少子化が進行し就学前の子どもの数が減少していますが、近年、保育所入所児童数は増加しています。3歳未満児、とりわけ乳児の入所が増えています。今後ますます女性が社会に進出し、就労が拡大する中で、乳児保育のニーズは増大するものと予想されます。

しかし、一方には「3歳児神話」という考え方が根強く残っています。これは、子どもは3歳までは母親が育てないと、その子は健全に成長しないという考えです。既婚女性を対象とした調査でも、多くの人が「子どもが小さいうちは、母親は仕事をもたず家にいるのが望ましい」という考えに賛成していますが、果たしてこのような認識は、正しいと断言することができるのでしょうか。
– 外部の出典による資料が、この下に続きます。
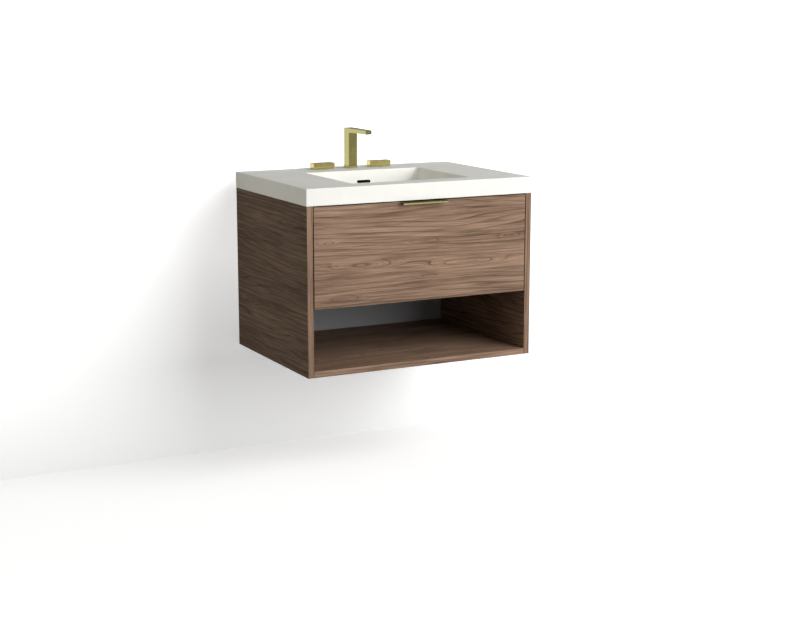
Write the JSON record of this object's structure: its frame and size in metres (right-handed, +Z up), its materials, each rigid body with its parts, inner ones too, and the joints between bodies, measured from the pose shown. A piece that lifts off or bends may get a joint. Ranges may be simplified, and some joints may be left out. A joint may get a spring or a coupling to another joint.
{
  "type": "floating vanity",
  "caption": "Wall-hung bathroom vanity: walnut cabinet with an open shelf bay and one drawer on slides, thick white top with integral basin, brass faucet with two handles.",
  "frame": {"origin": "on the wall face, in the middle of the cabinet's width, at the height of the cabinet's underside", "axes": "+X to the right along the wall as seen from the room, -Y out of the wall into the room, +Z up"},
  "size_m": [0.762, 0.566, 0.6878],
  "materials": {
    "walnut": "satin",
    "back_grey": "matte",
    "birch": "satin",
    "beech": "matte",
    "solid_surface": "satin",
    "brass": "satin",
    "steel": "satin",
    "zinc": "satin",
    "rubber": "matte"
  },
  "bodies": {
    "cabinet": {"side_panel_left": "walnut", "side_panel_right": "walnut", "bottom_panel": "walnut", "deck_panel": "walnut", "back_panel": "back_grey", "upper_hanging_rail": "birch", "lower_hanging_rail": "birch", "front_stretcher": "birch", "carcass_dowels": "beech", "cabinet_rail_left": "steel", "cabinet_rail_right": "steel", "cabinet_rail_screws": "steel", "vanity_top": "solid_surface", "drain_body": "brass", "drain_gasket": "rubber", "drain_nut": "brass", "tailpiece": "brass", "spout": "brass", "spout_base": "brass", "aerator": "steel", "spout_shank": "brass", "faucet_washers": "rubber", "faucet_nuts": "brass", "valve_body_left": "brass", "valve_body_right": "brass", "handle_plinth_left": "brass", "handle_plinth_right": "brass"},
    "drawer": {"drawer_front": "walnut", "edge_pull": "brass", "pull_screws": "brass", "drawer_subfront": "birch", "front_fixing_screws": "steel", "drawer_side_left": "birch", "drawer_side_right": "birch", "drawer_back_left": "birch", "drawer_back_right": "birch", "notch_side_left": "birch", "notch_side_right": "birch", "notch_front": "birch", "drawer_bottom": "birch", "drawer_dowels": "beech", "drawer_rail_left": "steel", "drawer_rail_right": "steel", "drawer_rail_screws": "steel"},
    "slide_middle_left": {"middle_rail_left": "steel"},
    "slide_middle_right": {"middle_rail_right": "steel"},
    "cage_outer_left": {"outer_cage_left": "zinc"},
    "cage_outer_right": {"outer_cage_right": "zinc"},
    "cage_inner_left": {"inner_cage_left": "zinc"},
    "cage_inner_right": {"inner_cage_right": "zinc"},
    "stopper": {"drain_stopper": "brass", "stopper_seal": "rubber"},
    "hot_handle": {"handle_left": "brass", "valve_stem_left": "steel"},
    "cold_handle": {"handle_right": "brass", "valve_stem_right": "steel"}
  },
  "joints": [
    {"name": "drawer_slide", "type": "slide", "parent": "cabinet", "child": "drawer", "axis": [0, -1, 0], "range_m": [0, 0.43]},
    {"name": "slide_middle_left_slide", "type": "slide", "parent": "cabinet", "child": "slide_middle_left", "axis": [0, -1, 0], "range_m": [0, 0.215]},
    {"name": "cage_outer_left_slide", "type": "slide", "parent": "cabinet", "child": "cage_outer_left", "axis": [0, -1, 0], "range_m": [0, 0.1075]},
    {"name": "cage_inner_left_slide", "type": "slide", "parent": "cabinet", "child": "cage_inner_left", "axis": [0, -1, 0], "range_m": [0, 0.3225]},
    {"name": "slide_middle_right_slide", "type": "slide", "parent": "cabinet", "child": "slide_middle_right", "axis": [0, -1, 0], "range_m": [0, 0.215]},
    {"name": "cage_outer_right_slide", "type": "slide", "parent": "cabinet", "child": "cage_outer_right", "axis": [0, -1, 0], "range_m": [0, 0.1075]},
    {"name": "cage_inner_right_slide", "type": "slide", "parent": "cabinet", "child": "cage_inner_right", "axis": [0, -1, 0], "range_m": [0, 0.3225]},
    {"name": "hot_turn", "type": "hinge", "parent": "cabinet", "child": "hot_handle", "pos_m": [-0.1016, -0.048, 0.5631], "axis": [0, 0, 1], "range_deg": [0, 90]},
    {"name": "cold_turn", "type": "hinge", "parent": "cabinet", "child": "cold_handle", "pos_m": [0.1016, -0.048, 0.5631], "axis": [0, 0, 1], "range_deg": [-90, 0]},
    {"name": "stopper_lift", "type": "slide", "parent": "cabinet", "child": "stopper", "axis": [0, 0, 1], "range_m": [0, 0.008]}
  ],
  "couplings": [
    {"joint": "slide_middle_left_slide", "follows": "drawer_slide", "ratio": 0.5},
    {"joint": "cage_outer_left_slide", "follows": "drawer_slide", "ratio": 0.25},
    {"joint": "cage_inner_left_slide", "follows": "drawer_slide", "ratio": 0.75},
    {"joint": "slide_middle_right_slide", "follows": "drawer_slide", "ratio": 0.5},
    {"joint": "cage_outer_right_slide", "follows": "drawer_slide", "ratio": 0.25},
    {"joint": "cage_inner_right_slide", "follows": "drawer_slide", "ratio": 0.75}
  ]
}
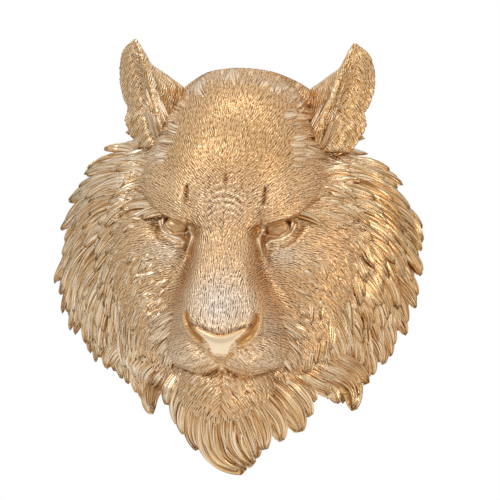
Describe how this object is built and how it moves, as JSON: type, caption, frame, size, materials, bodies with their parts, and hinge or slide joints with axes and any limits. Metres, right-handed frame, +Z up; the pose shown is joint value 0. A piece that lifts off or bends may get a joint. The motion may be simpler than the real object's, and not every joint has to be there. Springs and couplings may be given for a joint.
{
  "type": "tiger head wall sculpture",
  "caption": "Tiger head wall relief, fur carved in tiers of pointed locks, cast in one piece with a flat back that hangs on a screw.",
  "frame": {"origin": "middle of the flat back, on the wall plane, between the ears' roots and the chin", "axes": "+Z up the wall, +X to the right as the face is seen, -Y out of the wall, the way the face looks"},
  "size_m": [0.3507, 0.1908, 0.395],
  "materials": {
    "gold_lacquer": "metallic gold lacquer over cast resin, paler on the high points and orange brown in the hollows"
  },
  "bodies": {
    "root": {"tiger_head": "gold_lacquer"}
  },
  "joints": []
}
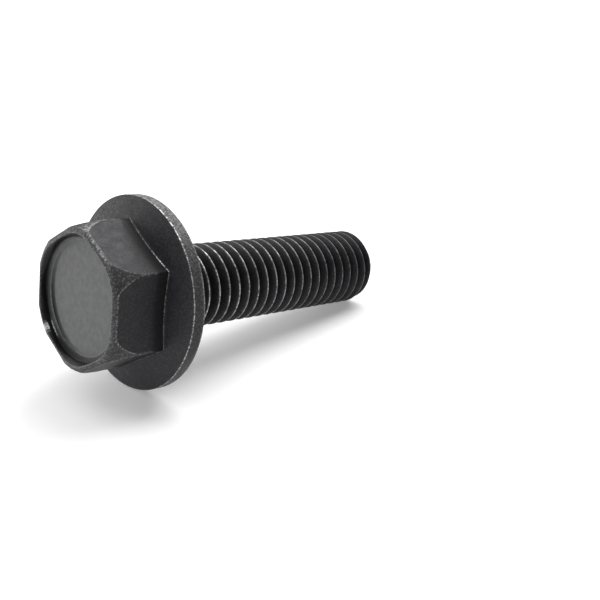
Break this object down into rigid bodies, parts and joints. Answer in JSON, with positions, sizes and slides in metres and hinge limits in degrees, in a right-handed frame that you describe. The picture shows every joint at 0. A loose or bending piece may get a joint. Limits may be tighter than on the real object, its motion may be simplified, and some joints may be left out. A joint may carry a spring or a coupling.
{
  "type": "flange bolt",
  "caption": "Hexagon flange bolt with a recessed head face and a thread up to the head, for clamping parts together without a loose washer.",
  "frame": {"origin": "on the bolt's axis, in the plane of the lip of the head face, on which the bolt stands", "axes": "+Z along the bolt's axis, from the head face to the threaded end; +X through a corner of the hexagon"},
  "size_m": [0.0176, 0.0176, 0.0362],
  "materials": {
    "black_steel": "satin"
  },
  "bodies": {
    "root": {"flange_bolt": "black_steel"}
  },
  "joints": []
}
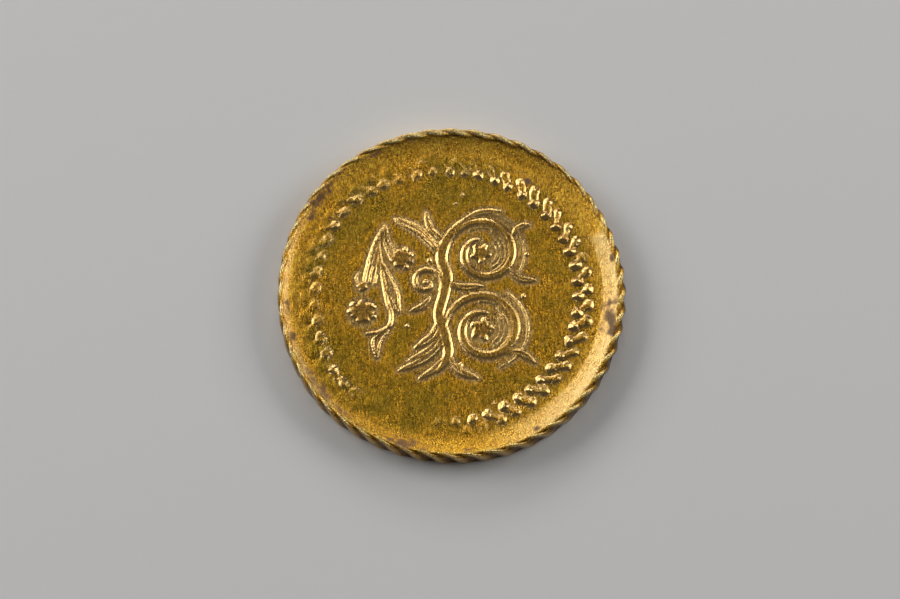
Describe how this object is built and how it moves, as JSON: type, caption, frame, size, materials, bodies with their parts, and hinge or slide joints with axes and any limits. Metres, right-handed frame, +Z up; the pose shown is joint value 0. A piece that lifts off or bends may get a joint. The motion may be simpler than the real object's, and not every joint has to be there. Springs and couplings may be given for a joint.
{
  "type": "gold coin",
  "caption": "Struck gold coin with a raised lip, a slanting rope edge, a ring of twisted links, and a flower sprig and scrolling vine in low relief on a recessed field.",
  "frame": {"origin": "centre of the underside, where the coin rests", "axes": "+Z up through the coin to the upper face; +Y towards the top of the sprig and vine; +X to the right of the upper face"},
  "size_m": [0.019, 0.019, 0.0013],
  "materials": {
    "gold": "satin gold alloy with toned hollows and hairline scratches"
  },
  "bodies": {
    "root": {"coin": "gold"}
  },
  "joints": []
}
母親は子育てに専念すべきだという考え方は、第二次大戦後、我が国の産業構造が変化していく過程で、男性は被用者化して給与所得者として働く者が増え、多くの女性は家庭で家事や育児に当たる専業主婦となり、「男は仕事、女は家庭」という性別役割分業意識とともに定着したものと思われます。「子育ては母親がするものだ」という固定観念は、農林漁業等の第一次産業が中心の時代にはあまり強くなく、母親も労働力として農作業等に従事していた時代には、祖父母や兄・姉など家族の構成員全体が子育てに協力していました。また、都市化が進展していなかった頃には、子育てにおいても地域社会の中で相互扶助機能が働き、いわば「社会的親」(子育てサポーター)が大勢いたのです。

最近よく、「密室育児」ということが話題になります。若い母親と小さい子どもが一対一で長時間密着した生活をしていると、互いにストレスがかかり、問題が生じることが多いといわれており、まれには虐待につながることがあるといいます。